Thursday | 2:00 - 5:00PM
This seminar seeks to learn from artists in Japan responding to the seismic, tsunami, and radiological disasters that struck Japan on March 3, 2011 and to ask larger questions about representation and disaster: how and where does creative response take place in the aftermath of hyper-scale natural destruction, horrifying loss of life, and multiple forms of dislocation and trauma? How do the visual arts express individual and collective meanings and visualize home, landscape, and “forbidden zones” and “wastelands,” as well as ongoing but not necessarily visible conditions of natural and human-caused precarity? How, indeed, can representation happen; how does it take place, both as active response and in relationship to physical, geographical, and ecological place? How do “aftermath” and “art” push against each other, how does visual expression make sensory (sensible) what is non-visible, and how might art refuse the (human) conditions and politics that contribute to precarity in conjunction with geophysical or planetary events? How might the arts help heal?
Engaging the work of multiple artists—including Arakawa Tomoo and Ei, Chim↑Pom, Hatakeyama Naoya, Kawakubo Yoi., Shiga Lieko, amd Suga Yusukei—we will consider how 3/11 representation witnesses, struggles to understand, heals, disobeys, and protests specific human causes and responses. How have such artists deployed or upended “traditional” or established media, imageries, formats, and performance? How do site-specific work and off-site/global works respond? How has post-3/11 creative work in Japan sought to change Japan; what sorts of visual and political imaginaries do we find? How have galleries, museums, and web-based and social media shown and circulated art responding to 3/11? How does creative work sustain healing and protest? What can we learn from Japan’s new disaster literatures (shinsai bungaku) and disaster art (shinsai bijutsu)?

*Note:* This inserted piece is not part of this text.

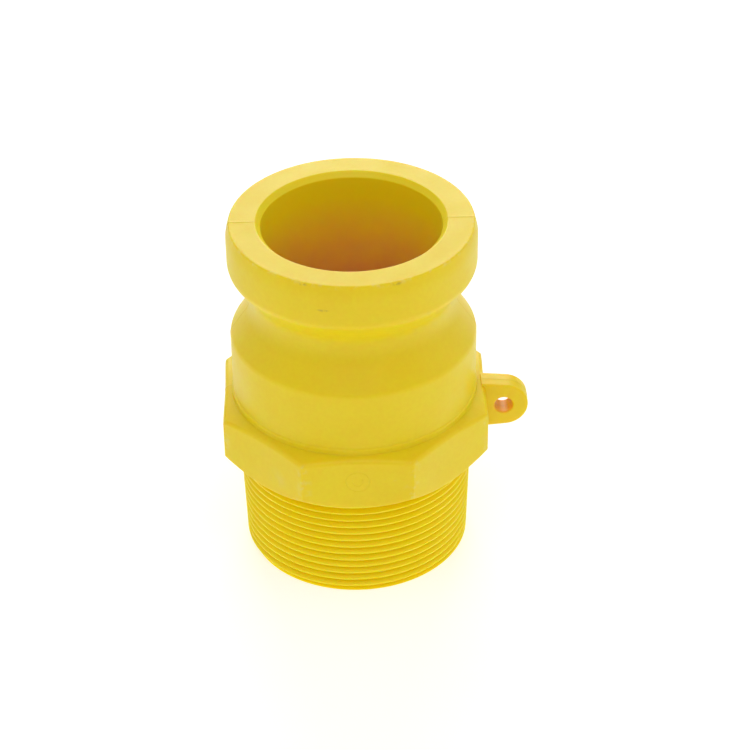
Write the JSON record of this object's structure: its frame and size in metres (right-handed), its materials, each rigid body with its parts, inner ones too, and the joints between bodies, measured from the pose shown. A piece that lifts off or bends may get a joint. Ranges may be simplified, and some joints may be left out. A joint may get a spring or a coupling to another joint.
{
  "type": "camlock coupling adapter",
  "caption": "One-piece plastic camlock adapter: grooved male tip with a flat sealing face, octagonal wrench collar, tether lug and tapered male pipe thread round a straight through bore.",
  "frame": {"origin": "on the bore axis at the height of the centre of mass, 47.6 mm above the threaded end face", "axes": "+Z along the bore axis, out of the sealing face; +X towards the tether lug; +Y square to both"},
  "size_m": [0.0792, 0.068, 0.0957],
  "materials": {
    "yellow_polypropylene": "satin moulded"
  },
  "bodies": {
    "root": {"adapter_body": "yellow_polypropylene"}
  },
  "joints": []
}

Working firstly from the responses of artists to 3/11, the seminar will also consider representation and disaster historically in Japan—noting premodern representations of “misfortune” and the Great Kantō Earthquake of 1923—alongside California earthquakes and the 2004 Indian Ocean earthquake and tsunami. Given the radioactive contamination issuing from Fukushima, we will also address artists responding to the atomic bombings of Hiroshima and Nagasaki and to nuclear contamination at the Nevada Test Site.
Key texts for the class (purchase not required) include: Anne N. Morse and Anne E. Havinga, ed. In the Wake: Japanese Photographers Respond to 3/11 (2015); Lisbette Gebhardt and Yuki Masami, eds., Literature and Art after “Fukushima:” Four Approaches (2014); Gennifer Weisenfeld, Imaging Disaster: Tokyo and the Visual Culture of Japan’s Great Earthquake of 1923 (2012); Rebecca Solnit, Savage Dreams: A Journey into the Hidden Wars of the American West (1994).
Participants will prepare weekly assignments and complete a formal research paper or, potentially, a historically based multi/alternate-media/format project. The seminar will also address academic research and writing. The seminar may be taken for 2 units.This course fulfills the following Major requirements: Geographical areas (B) and Chronological period (III).